Capolavori cubisti, futuristi, dadaisti e surrealisti: nello sperimentalismo dirompente di questa stagione, lettere, numeri e caratteri tipografici entrano a pieno titolo nell’opera e nella sua concezione, quali diretti prelievi di una realtà che viene analizzata e restituita nella propria dimensione linguistica e comunicativa. Dalla Manifestazione interventista di Carrà, dai Merzbild di Schwitters, dalla Farmacia di Cornell, alle rivisitazioni che dagli anni cinquanta ne offrono Rotella e Spoerri, la parola tipografica struttura e definisce l’immagine come esplosione sonora che scardina la sintassi visiva. Se da un lato la lingua dialoga con il materiale e l’iconico, dai dipinti polimaterici di Braque al collage di Gris, dall’altro la griglia resa assoluta dai segni radicali di Mondrian genera la nuova spazialità del Neoplasticismo di Vantongerloo e si confronta con l’esattezza minimalista di John McCracken. Il grafema invade in maniera evocativa le superfici plastiche e pittoriche di Tunnard, Licini e Bonfanti, sino a diventare scrittura muta e compulsava. Talvolta la pittura stessa si fa scrittura diretta sulla tela o sul supporto, come nelle opere di Scanavino, Novelli, Mirko, Pomodoro, altre volte investiga i fondamenti e le reciprocità dei differenti codici visivi, come avviene negli Alfabeti e nelle Impronte di Manzoni, nelle linee di Griffa, nelle frasi luminose di Merz e Nannucci, nelle panchine della Holzer, nei disegni di Tremlett.

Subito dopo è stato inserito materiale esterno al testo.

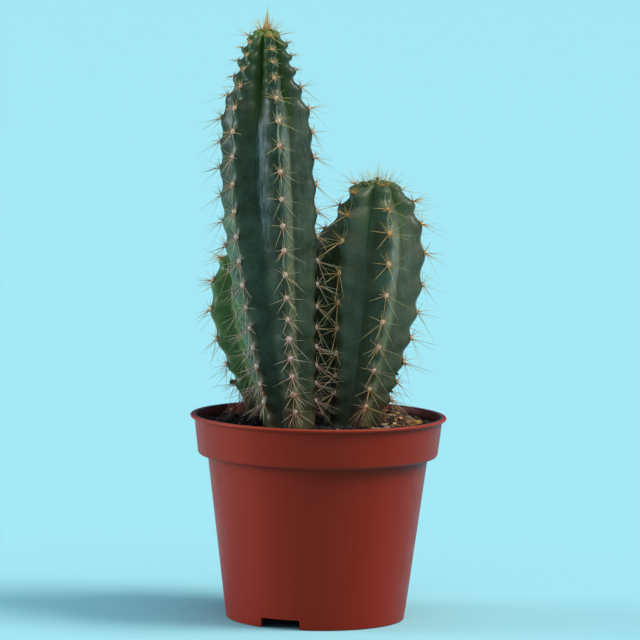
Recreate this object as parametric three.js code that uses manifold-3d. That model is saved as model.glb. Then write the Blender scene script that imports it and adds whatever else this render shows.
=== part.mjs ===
// A clump of three columnar cacti in a moulded plastic nursery pot.
//
// Lengths are in millimetres, +Z is up, and the origin is the centre of the pot's base, on the
// surface that it stands on. Angles round the pot or round a stem are in degrees, seen from above:
// 0 looks towards -Y, the front, and 90 towards +X.
import * as THREE from 'three';
import { mergeVertices } from 'three/addons/utils/BufferGeometryUtils.js';
import Module from 'manifold-3d';

const wasm = await Module();
wasm.setup();

const GAP = 0.3; // between pieces that touch

// The pot: a 12 cm nursery pot, thin-walled, with a wider band below its rolled lip.
const POT = {
  height: 95.5,
  lipRadius: 60,
  lipThickness: 1.5,
  bandTopRadius: 58.1,
  bandFootRadius: 56.2,
  bandFootHeight: 78.5,
  ledgeHeight: 75.8,
  bodyTopRadius: 51.5,
  baseRadius: 41.9,
  wall: 1.2,
  edge: 0.4, // by which its corners are rounded off
  footRing: 1.5, // width of the flat ring that it stands on
  floorUnderside: 5,
  floorThickness: 1.2,
  segments: 48,
};
const DRAIN_NOTCH = { width: 19.4, height: 4.7, corner: 0.9, count: 3, firstAngle: -23 };
const DRAIN_HOLE = { radius: 4, ringRadius: 27, count: 6, sides: 12 };

// The soil: a potting mix, whose top is lumpy and strewn with bark. A bit's reach is how far it
// goes from its middle, and its lift how high its middle lies above the soil.
const SOIL = {
  level: 90,
  top: 92, // its highest lump, above which the stems lean and have ribs
  rings: 7,
  lumps: 60,
  lumpHeight: 1.4,
  lumpRadius: 5.5,
  cornerRadius: 1.2,
  holeDepth: 24, // of the holes that the stems stand in
  holeSides: 24,
};
const POT_INSET = POT.wall + GAP + 0.2; // from the pot's outside to the soil
const BARK_STRIPS = { count: 5, length: [13, 18], width: [3, 4.4], thickness: 1.8, reach: 9, lift: 1 };
const BARK_CHIPS = { count: 14, length: [6, 10], width: [4, 6], thickness: 2, reach: 5, lift: 0.7 };
const CLODS = { count: 8, radius: [1.6, 2.6], reach: 2.6, lift: 0.6 };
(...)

Scrittura è anche geometria, che dagli elementi primi della visione di Albers e Nigro, si articola nelle trame e nelle esplorazioni percettive di Morellet, Nangeroni, Vasarely, sino alle indagini del Gruppo Zero e dell’arte cinetica. La grafia è anche colore, che si traduce negli spazi lirici, intermittenti, visionari di Tancredi, Tobey, Accardi, Dorazio, Ciussi, Aricò. In altri casi invece, grafia e scrittura si trasformano in un alfabeto simbolico e astratto, facendosi apostrofi, punti, sino a violare, visivamente e fisicamente, il supporto e diventare buchi e tagli nelle tele di Fontana, Dadamaino, Opalka o come accade nelle opere delle nuovissime generazioni di artisti rappresentati nella mostra da De Marchi e Arcangelo Sassolino.
Da questo ripetersi ossessivo di un simbolo o di un segno, si giunge infine alla necessità del loro azzeramento, attraverso una sorta di tabula rasa che comporta sia la purezza della materia sia il suo rarefarsi attraverso superfici minimali e totalmente monocrome: da Castellani a Bonalumi, da Vianello a Charlton, il monocromo scrive l’infinito attraverso il finito, nell’articolarsi di pagine pittoriche e plastiche dense di tutta la concretezza e fisicità della propria relazione con lo spazio che le circonda.